>> Begin
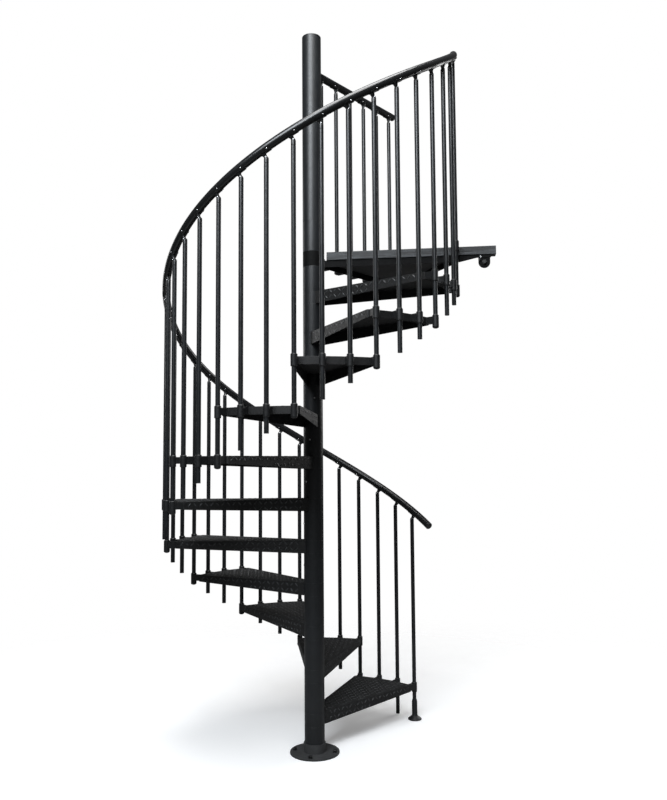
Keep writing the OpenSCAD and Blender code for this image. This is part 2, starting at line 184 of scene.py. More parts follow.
class Nodes:
    """Short calls for the nodes that the materials share."""

    def __init__(self, name):
        self.material = bpy.data.materials.new(name)
        self.material.use_nodes = True
        self.tree = self.material.node_tree
        self.shader = self.tree.nodes["Principled BSDF"]
        coordinates = self.node("ShaderNodeTexCoord")
        self.place = coordinates.outputs["Object"]
        self.normal = coordinates.outputs["Normal"]

    def node(self, kind, **values):
        made = self.tree.nodes.new(kind)
        for key, value in values.items():
            setattr(made, key, value)
        return made

    def link(self, out, socket):
        self.tree.links.new(out, socket)

    def stretched(self, turn, scale):
        """Object coordinates turned about Z, then scaled on each axis."""
        turned = self.node("ShaderNodeMapping")
        turned.inputs["Rotation"].default_value = (0, 0, turn)
        self.link(self.place, turned.inputs["Vector"])
        scaled = self.node("ShaderNodeMapping")
        scaled.inputs["Scale"].default_value = scale
        self.link(turned.outputs["Vector"], scaled.inputs["Vector"])
        return scaled.outputs["Vector"]

    def noise(self, scale, detail=3.0, roughness=0.55, vector=None):
        made = self.node("ShaderNodeTexNoise")
        made.inputs["Scale"].default_value = scale
        made.inputs["Detail"].default_value = detail
        made.inputs["Roughness"].default_value = roughness
        self.link(vector or self.place, made.inputs["Vector"])
        return made.outputs["Fac"]

    def ramp(self, value, stops):
        """Colours at positions along 0 to 1."""
        made = self.node("ShaderNodeValToRGB")
        elements = made.color_ramp.elements
        while len(elements) < len(stops):
            elements.new(0.5)
        for element, (position, color) in zip(elements, stops):
            element.position = position
            element.color = (*color, 1)
        self.link(value, made.inputs["Fac"])
        return made.outputs["Color"]

    def clouds(self, value, low, high):
        """Blends two colours over the middle of a noise."""
        return self.ramp(value, [(NOISE_LOW, low), (NOISE_HIGH, high)])

    def spread(self, value, low, high):
        """Maps the middle of a noise onto low to high."""
        made = self.node("ShaderNodeMapRange")
        made.inputs["From Min"].default_value = NOISE_LOW
        made.inputs["From Max"].default_value = NOISE_HIGH
        made.inputs["To Min"].default_value = low
        made.inputs["To Max"].default_value = high
        self.link(value, made.inputs["Value"])
        return made.outputs["Result"]

    def bump(self, value, depth, normal=None):
        made = self.node("ShaderNodeBump")
        made.inputs["Distance"].default_value = depth
        made.inputs["Strength"].default_value = 1.0
        self.link(value, made.inputs["Height"])
        if normal:
            self.link(normal, made.inputs["Normal"])
        return made.outputs["Normal"]

    def mix(self, share, first, second, kind="FLOAT"):
        """Blends two values or, with kind "RGBA" or "VECTOR", two colours or vectors."""
        made = self.node("ShaderNodeMix", data_type=kind)
        sockets = [socket for socket in made.inputs if socket.enabled]
        for value, socket in zip((share, first, second), sockets):
            self.link(value, socket)
        return next(socket for socket in made.outputs if socket.enabled)

    def within(self, radius):
        """1 closer to the Z axis than `radius`, 0 further out."""
        flat = self.node("ShaderNodeVectorMath", operation="MULTIPLY")
        flat.inputs[1].default_value = (1, 1, 0)
        self.link(self.place, flat.inputs[0])
        length = self.node("ShaderNodeVectorMath", operation="LENGTH")
        self.link(flat.outputs["Vector"], length.inputs[0])
        less = self.node("ShaderNodeMath", operation="LESS_THAN")
        less.inputs[1].default_value = radius
        self.link(length.outputs["Value"], less.inputs[0])
        return less.outputs["Value"]

    def finish(self, color, roughness, normal):
        self.link(color, self.shader.inputs["Base Color"])
        self.link(roughness, self.shader.inputs["Roughness"])
        self.link(normal, self.shader.inputs["Normal"])
        return self.material


def grey(level, tint=0.0):
    """A grey that leans to blue by `tint`."""
    return (level * (1 - tint), level, level * (1 + tint))


# Each finish has a level (its reflectance), a tint (its lean to blue) and a roughness,
# and most have the scale and depth of a fine grain


def coat_looks(n, level, tint, rough, grain):
    """Colour, roughness and height of paint with faint clouding and fine orange peel."""
    color = n.clouds(n.noise(scale=9, detail=4), grey(level * 0.8, tint), grey(level * 1.25, tint))
    roughness = n.spread(n.noise(scale=60, detail=3), rough - 0.04, rough + 0.06)
    return color, roughness, n.noise(scale=grain, detail=2)


def powder_coat(name, level, tint, rough, grain, depth):
    n = Nodes(name)
    color, roughness, height = coat_looks(n, level, tint, rough, grain)
    return n.finish(color, roughness, n.bump(height, depth))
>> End
Brief: Return exactly the leading lines of the listing, stopping after the line in which "calls for the" occurs.

Answer to the exercise:
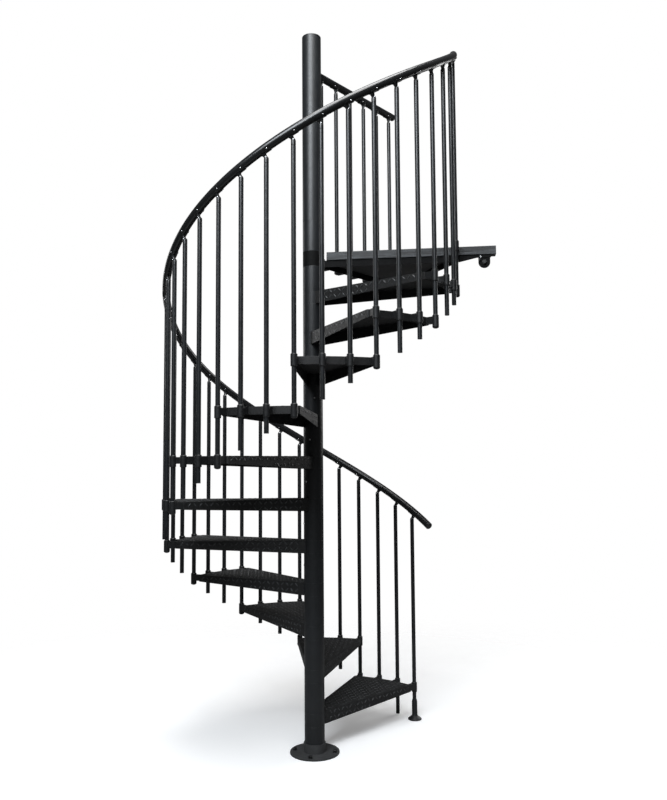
Keep writing the OpenSCAD and Blender code for this image. This is part 2, starting at line 184 of scene.py. More parts follow.
class Nodes:
    """Short calls for the nodes that the materials share."""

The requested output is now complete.